The study is in Nature under the title "Probing phonon transport dynamics across an interface by electron microscopy."

Phonons are central to heat conduction, electrical transport, and light interactions. In modern semiconductor devices, phonon mismatches at material interfaces create significant thermal resistance, limiting performance. Yet, existing methods lack the spatial resolution needed for today's sub-10 nm technologies.

This study addresses a long-standing challenge in nanoscale thermophysics: measuring interfacial temperature changes and resistance at atomic precision. It provides a powerful new tool for characterizing heat transport in embedded interfaces, defects, and nanostructures, which are key for next-generation semiconductors.

In this pioneering study, the team developed a phonon visualization technique using electron microscopy that enables temperature and thermal resistance mapping with unprecedented sub-nanometer spatial resolution. Using a custom-built in-situ heat transport device, they stabilized heat flow across an aluminum nitride/silicon carbide (AlN/SiC) heterojunction, resulting in the most precise interface temperature mapping reported to date.

Under a temperature gradient of 180 K/μm, Gao Peng's team observed a sharp temperature jump of 10–20 K occurring within just ~2 nanometers at the AlN/SiC interface. In contrast, a similar temperature drop in bulk AlN or SiC would span tens to hundreds of nanometers, indicating that the interfacial thermal resistance is approximately 30–70 times greater than that of the bulk material, highlighting the critical role of interfaces in nanoscale heat transport.

The researchers also identified nonequilibrium phonon states within a ~3 nm region near the interface, deviating from the Bose-Einstein distribution.

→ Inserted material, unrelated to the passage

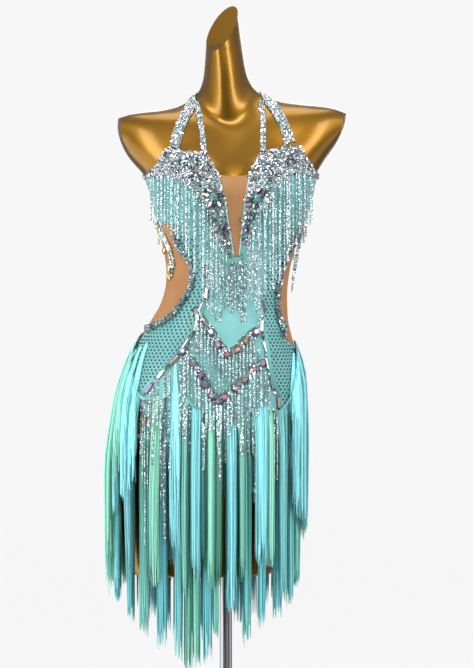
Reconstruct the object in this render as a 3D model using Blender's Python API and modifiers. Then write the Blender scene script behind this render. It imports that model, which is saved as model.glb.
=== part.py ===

By comparing phonon mode distributions under forward and reverse heat flow, they revealed dynamic inelastic transport processes, providing key insights for chip interface design and thermal management.

Stuart Thomas, senior editor of Nature, commented, "Measuring temperature at the nanoscale is already an extremely challenging task. This paper goes beyond that and gives us an insight into how heat flows across interfaces at these very small scales, and the phonon interactions that mediate such processes. The materials studied here are also important as there is interest in their use on high-power electronic devices, where thermal management is critical."